For the November installment of Chile’s book of the month, we explored Desert Memories: Journeys Through the Chilean North by the Chilean novelist and playwright Ariel Dorfman. The book makes a great read for before, during, and after your trip to Chile because it delves deep into the complexities of one of the country’s most popular travel destinations: the Atacama Desert.
In the following special interview with Professor Dorfman, the acclaimed author and current professor at Duke University shares his thoughts on visiting the Atacama Desert, and his love for the friendly and resilient people of Chile.
This is Chile: Why in your opinion is the Atacama an important destination to experience on a trip to Chile?

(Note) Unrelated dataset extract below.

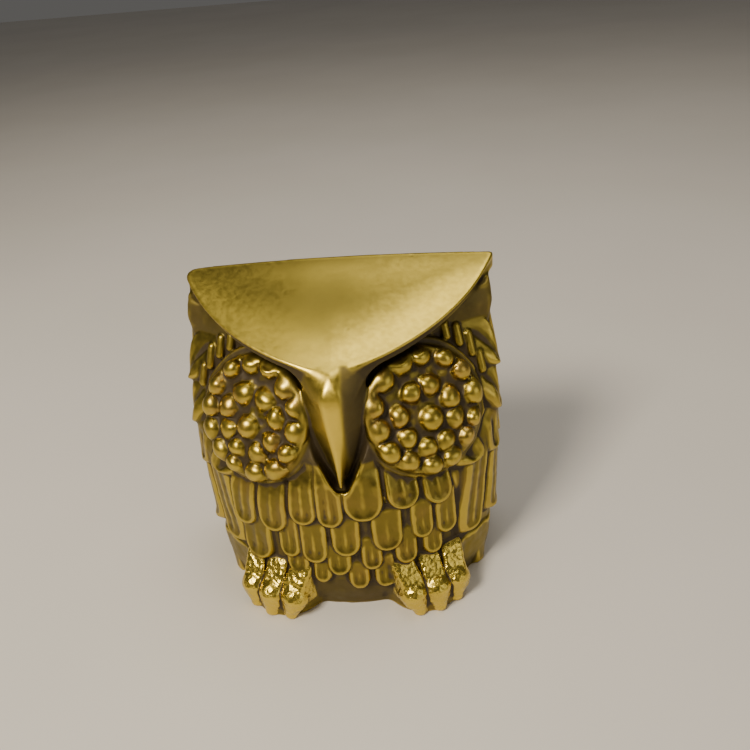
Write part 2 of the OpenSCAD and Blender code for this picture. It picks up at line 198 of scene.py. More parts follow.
class Field:
    """A distance field on a grid, with the CAD node of each point, and how much it is rubbed bright or given
    a painted sheen.
    """

    def __init__(self, voxel, margin=5):
        self.h = voxel
        self.lo = np.array(CAD_LO) / MM - margin * voxel
        count = np.ceil((np.array(CAD_HI) / MM - self.lo) / voxel).astype(int) + margin
        self.axes = [(self.lo[i] + voxel * np.arange(count[i])).astype(np.float32)
                     for i in range(3)]
        self.f = np.zeros(count, np.float32)
        self.label = np.zeros(count, np.int8)
        self.polish_and_sheen = np.zeros(count, np.float32)

    def window(self, lo=(-99, -99, -99), hi=(99, 99, 99)):
        """Slices and coordinates of the part of the grid from lo to hi."""
        cut = tuple(slice(*np.searchsorted(a, (lo[i], hi[i]))) for i, a in enumerate(self.axes))
        x, y, z = (a[c] for a, c in zip(self.axes, cut))
        return cut, x[:, None, None], y[None, :, None], z[None, None, :]

    def name(self, cut, mask, part):
        """Gives the masked points to a node, or to the left and right node of a pair."""
        label = self.label[cut]
        if part in LABEL:
            label[mask] = LABEL[part]
            return
        right = np.broadcast_to(self.axes[0][cut[0]][:, None, None] > 0, mask.shape)
        label[mask & right] = LABEL["right_" + part]
        label[mask & ~right] = LABEL["left_" + part]

    def add(self, cut, f, part, k):
        """Joins a form to the field with a fillet k wide."""
        f = np.broadcast_to(f, self.f[cut].shape)
        self.name(cut, f < self.f[cut], part)
        self.f[cut] = smin(self.f[cut], f, k)

    def cut_away(self, cut, f, k):
        """Takes a form out of the field with an edge k wide."""
        self.f[cut] = smax(self.f[cut], -f, k)

    def sample(self, grid, points):
        """Values of a grid at points, between its voxels."""
        q = (points - self.lo) / self.h
        i = np.clip(np.floor(q).astype(int), 0, np.array(grid.shape) - 2)
        t = np.clip(q - i, 0, 1)
        total = 0
        for d in np.ndindex(2, 2, 2):
            weight = np.prod(np.where(d, t, 1 - t), axis=1)
            total = total + weight * grid[i[:, 0] + d[0], i[:, 1] + d[1], i[:, 2] + d[2]]
        return total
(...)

Ariel Dorfman: The Atacama is a unique experience both as nature and as history. The book [Desert Memories] explores the way in which an extreme and arid desert asks you questions about your identity that no other geographical location can offer, it places you close to death and therefore the sources of life (most great monotheisms were born in a desert, after all). As if that weren’t enough, the sky is open there, allowing queries about the origins of the universe itself, constellations and galaxies and stars and planets.
But the Atacama is also a space for other origins: the origins of the industrial world through nitrate and copper and other raw materials. The origin of Latin America and the first tribes to create communal societies. The origin of Chile itself in so many ways. And the desert preserves the past in extraordinary and surprising ways. And – of course – there’s the sheer beauty of rock and sand and sunset. Wild sea within one hundred miles of majestic mountains. And the food – Andean and Chinese and Croatian and European, blending into a unique culinary experience.
TiC: What keeps you coming back to Chile, and what about the country do you miss when you are away?
AD: As I explain in my latest memoir, Feeding on Dreams, my heart is here in Chile, where I write these words. I come back with my love Angelica, to the land that made me, that haunts me, and also, once in a while, exasperates me, but even the exasperation is familiar. I miss the mountains, naturally, when I am away, but especially I miss the people. Not just my friends and family, but the folk on the streets and in the stores and on the bus. Friendly, gossipy, mischievous, enduring, resistant, they remind me that something of the Chile I love will never die.